Het verschil tussen de lerarentekorten in het primair onderwijs in de vier grote steden en Almere (G5) en de rest van Nederland wordt steeds groter. Dat blijkt uit de nieuwe monitor Personeelstekorten primair onderwijs. In het voortgezet onderwijs echter laten de lerarentekorten een redelijk uniforme verdeling over de regio’s zien. Dat staat in de monitor Personeelstekorten voortgezet onderwijs.

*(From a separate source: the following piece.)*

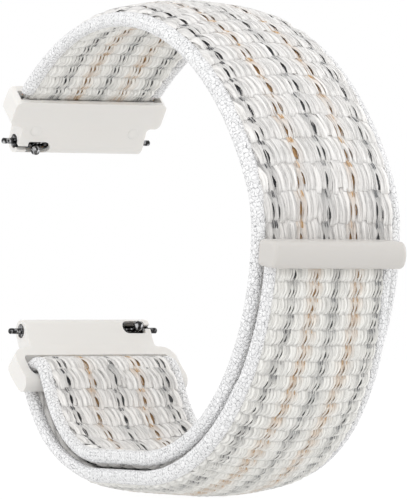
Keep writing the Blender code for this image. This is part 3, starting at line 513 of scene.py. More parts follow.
def weave_yarns(name, face, seed, hairs):
    """The white yarns that float over each rib and the next rib's start, close together, and their fibres.

    A yarn is a half tube: its width goes with the cosine and its height with the sine of an angle from 0 to
    half a turn. Its two ends run together to a point under the weave.
    """
    chance = np.random.default_rng(seed)
    luck = yarn_luck(face, chance)
    middle = np.linspace(YARN_START + 0.01, YARN_END - 0.01, 9)
    share = np.concatenate([2 * [YARN_START], middle, 2 * [YARN_END]])[None, None, :, None]
    full = np.array([0.0] + 11 * [1.0] + [0.0])[None, None, :, None]
    angle = np.linspace(0.0, math.pi, 6)[None, None, None, :]
    run, lane, left, right, height = yarn_path(face, luck, share, rib_rise)
    height = height - face.dive * np.clip(share / YARN_START, 0.0, 1.0)
    across = lane + full * np.where(np.cos(angle) > 0.0, right, left) * np.cos(angle)
    back = face.round * np.sin(angle) * strand_swell(face, share) * full - 0.00006 * (1 - full)
    thread = (share * face.pitch * 1000 + luck["number"], angle + luck["number"], luck["number"])
    colour = yarn_paint(face, luck, run, share, luck["tone"])
    pieces = [woven_piece(name, face, run, across, height + back, colour, thread, luck["across"].size)]
    if hairs:
        pieces.append(lay_fibres(name + "_fibres", face, luck, hairs, chance))
    return pieces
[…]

Het tekort in het primair onderwijs is binnen de G5 ruim twee keer zo hoog als daarbuiten (18,0% tegenover 8,0% van de werkgelegenheid voor leraren). Het totale landelijke tekort is 9,7%. Dit vertaalt zich naar een tekort van ongeveer 9.800 fte in het primair onderwijs. Het gaat daarbij om het totaal van openstaande vacatures en verborgen tekorten, zowel voor reguliere als voor vervangingsposities. Verborgen tekorten betreffen ongewenste situaties, zoals de inzet van onbevoegde leraren of het noodgedwongen samenvoegen van groepen.
Binnen de G5 heeft Utrecht de laagste tekorten, die wel hoger zijn dan het gemiddelde tekort buiten de G5. Na een daling in oktober 2022 is in Rotterdam een scherpe stijging van de tekorten te zien. Ook Almere, Amsterdam en Den Haag hebben duidelijk hogere tekorten dan de hen omringende gebieden.
Voortgezet onderwijs
De lerarentekorten in het voortgezet onderwijs laten een redelijk uniforme verdeling over het land zien, waarbij er wel een paar uitschieters zijn. De grootste lerarentekorten zijn in de Achterhoek (13,0%) en Midden-Holland (12,0%) en de kleinste in het Rijk van Nijmegen (1,7%) en Midden-Gelderland (2,0%).
In het rapport over het voortgezet onderwijs staat ook dat er binnen regio’s grote verschillen zijn. Zo geeft een kwart van de vestigingen aan geen tekort aan leraren te hebben en rapporteert één op de vijftig vestigingen in dezelfde regio een tekort van meer dan 30%. De lerarentekorten zijn het grootst op scholen met veel achterstandsleerlingen.